### Set problem
Begin at the first line and end at the line containing "level: The level of each point, of". Extract exactly those lines.

### Source excerpt
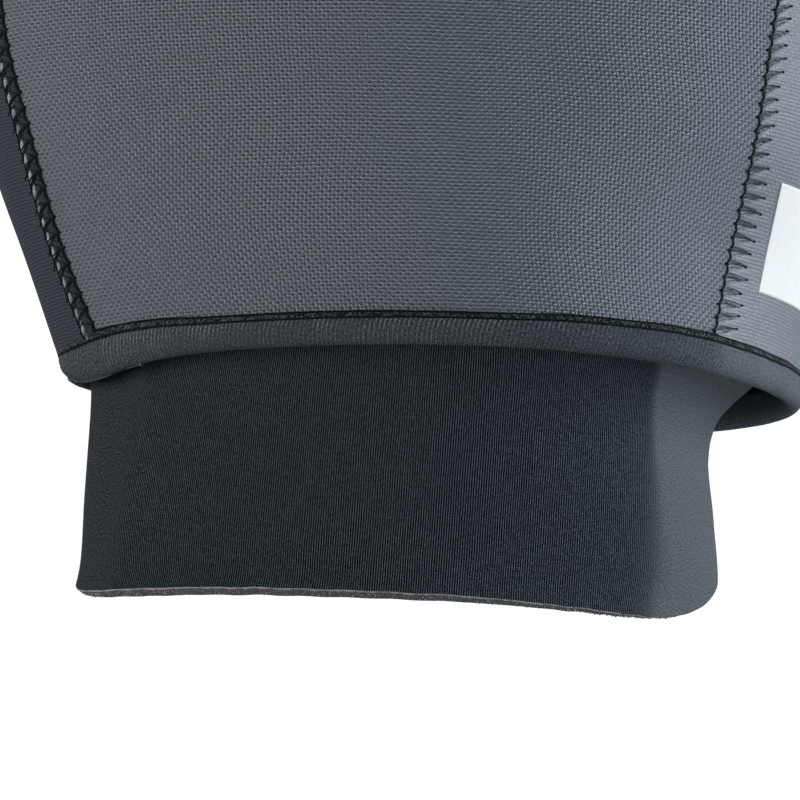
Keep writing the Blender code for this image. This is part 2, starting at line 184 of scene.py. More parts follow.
@dataclass(frozen=True)
class ShellForm:
    """The outer shell's surface, read by an angle round it and a level up it.

    Levels from 0 to 1 climb the body, and from 1 to 2 they go over the crown.
    """

    wall: float = 0.003
    bar_above_hem: float = 0.190
    hand_rise: float = 0.205
    crown_rise: float = 0.075
    ridge_half_length: float = 0.078
    hem_left: float = 0.0931
    hem_right: float = 0.0918
    hem_front: float = 0.0615
    hem_back: float = 0.0605
    body_left: float = 0.131
    body_right: float = 0.112
    body_front: float = 0.072
    body_back: float = 0.068
    rows: Table = (
        (0.000, 0.00, 0.00, 0.00, 0.00, 0.190, 0.085, 1.55, 1.30, 0.899, 0.679),
        (0.137, 0.29, 0.07, 0.39, 0.33, 0.130, 0.065, 1.40, 1.15, 0.917, 0.739),
        (0.273, 0.58, 0.20, 0.67, 0.67, 0.075, 0.043, 1.25, 0.70, 0.909, 0.790),
        (0.410, 0.80, 0.46, 0.89, 0.83, 0.064, 0.032, 1.20, 0.68, 0.911, 0.783),
        (0.585, 0.95, 0.73, 1.00, 1.00, 0.043, 0.020, 1.15, 0.80, 0.892, 0.786),
        (0.780, 1.00, 0.95, 0.92, 0.92, 0.020, 0.000, 1.10, 0.90, 0.845, 0.765),
        (1.000, 0.96, 0.95, 0.66, 0.60, 0.000, 0.000, 1.05, 1.00, 0.830, 0.760),
    )

    def points(self, angle: Array, level: Array) -> Array:
        """Points of the outer face.

        Args:
            angle: The angle of each point.
            level: The level of each point, of the same shape.

        Returns:
            The points, with their coordinates along the last axis.
        """
        over = np.maximum(level - 1, 0) * math.pi / 2
        row = read_table(self.rows, np.minimum(level, 1))
        left, right, front, back, peak, ends, left_round, right_round = row[:8]
        shrink = np.cos(over)
        width = np.abs(shrink)
        middle = peak * self.hem_left * width
        end = ends * self.hem_left * shrink
        section = Section(
            peak=middle,
            left=mix(self.ridge_half_length, mix(self.hem_left, self.body_left, left), width) + middle,
            right=mix(self.ridge_half_length, mix(self.hem_right, self.body_right, right), width) - middle,
            front=mix(self.hem_front, self.body_front, front) * shrink,
            back=mix(self.hem_back, self.body_back, back) * shrink,
            left_end=end,
            right_end=end,
            left_round=left_round,
            right_round=right_round,
        )
        rise = self.hand_rise * np.minimum(level, 1) + self.crown_rise * np.sin(over)
        return section.points(angle, rise - self.bar_above_hem)

    def tangents(self, angle: Array, level: Array) -> tuple[Array, Array]:
        """Returns the surface's changes per radian round it and per level up it."""
        around = self.points(angle + STEP, level) - self.points(angle - STEP, level)
        upward = self.points(angle, level + STEP) - self.points(angle, level - STEP)
        return around / (2 * STEP), upward / (2 * STEP)

    def outward(self, angle: Array, level: Array) -> Array:
        """Returns the surface's outward directions."""
        around, upward = self.tangents(angle, level)
        return unit(np.cross(around, upward))

    def off(self, angle: Array, level: Array, distance: Array | float) -> Array:
        """Points at a distance outward from the outer face, or inside it where the distance is negative.

        Args:
            angle: The angle of each point.
            level: The level of each point.
            distance: How far outward each point lies.

        Returns:
            The points.
        """
        lift = np.broadcast_to(distance, np.shape(angle))[..., None]
        return self.points(angle, level) + self.outward(angle, level) * lift

    def front_seams(self, level: Array) -> tuple[Array, Array]:
        """Returns the angles of the front's left and right seams, which run out to the ridge's two ends."""
        left_seam, right_seam = read_table(self.rows, np.minimum(level, 1))[8:]
        narrowing = np.abs(np.cos(np.maximum(level - 1, 0) * math.pi / 2))
        left_share = 1 - (1 - left_seam) * narrowing
        right_share = 1 - (1 - right_seam) * narrowing
        return np.arccos(left_share), math.pi - np.arccos(right_share)

    def hem_level(self, above_hem: Array | float) -> Array | float:
        """Returns the level of a height above the hem's plane."""
        return above_hem / self.hand_rise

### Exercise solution
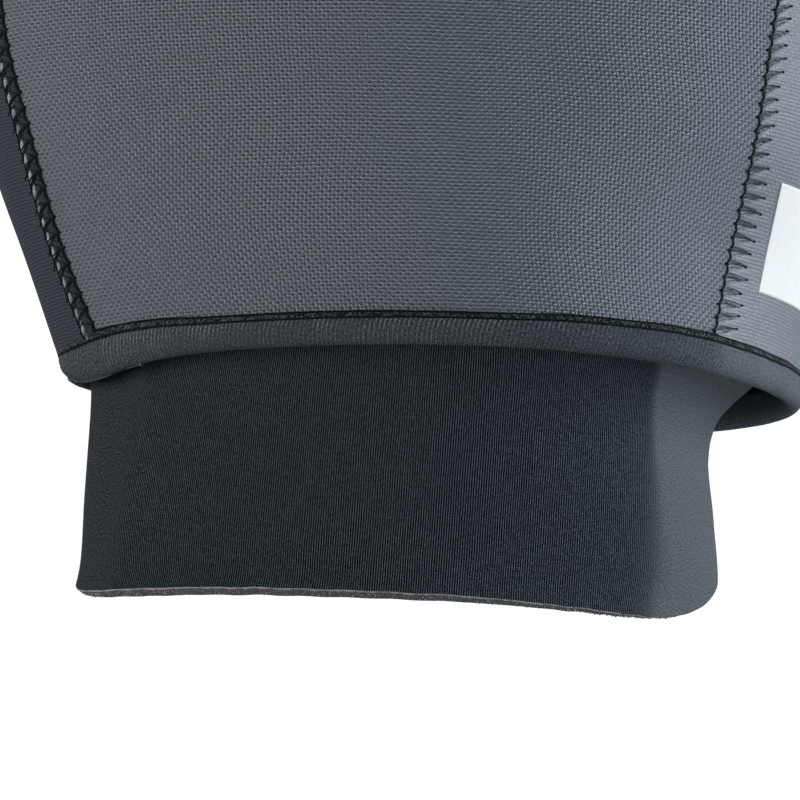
Keep writing the Blender code for this image. This is part 2, starting at line 184 of scene.py. More parts follow.
@dataclass(frozen=True)
class ShellForm:
    """The outer shell's surface, read by an angle round it and a level up it.

    Levels from 0 to 1 climb the body, and from 1 to 2 they go over the crown.
    """

    wall: float = 0.003
    bar_above_hem: float = 0.190
    hand_rise: float = 0.205
    crown_rise: float = 0.075
    ridge_half_length: float = 0.078
    hem_left: float = 0.0931
    hem_right: float = 0.0918
    hem_front: float = 0.0615
    hem_back: float = 0.0605
    body_left: float = 0.131
    body_right: float = 0.112
    body_front: float = 0.072
    body_back: float = 0.068
    rows: Table = (
        (0.000, 0.00, 0.00, 0.00, 0.00, 0.190, 0.085, 1.55, 1.30, 0.899, 0.679),
        (0.137, 0.29, 0.07, 0.39, 0.33, 0.130, 0.065, 1.40, 1.15, 0.917, 0.739),
        (0.273, 0.58, 0.20, 0.67, 0.67, 0.075, 0.043, 1.25, 0.70, 0.909, 0.790),
        (0.410, 0.80, 0.46, 0.89, 0.83, 0.064, 0.032, 1.20, 0.68, 0.911, 0.783),
        (0.585, 0.95, 0.73, 1.00, 1.00, 0.043, 0.020, 1.15, 0.80, 0.892, 0.786),
        (0.780, 1.00, 0.95, 0.92, 0.92, 0.020, 0.000, 1.10, 0.90, 0.845, 0.765),
        (1.000, 0.96, 0.95, 0.66, 0.60, 0.000, 0.000, 1.05, 1.00, 0.830, 0.760),
    )

    def points(self, angle: Array, level: Array) -> Array:
        """Points of the outer face.

        Args:
            angle: The angle of each point.
            level: The level of each point, of the same shape.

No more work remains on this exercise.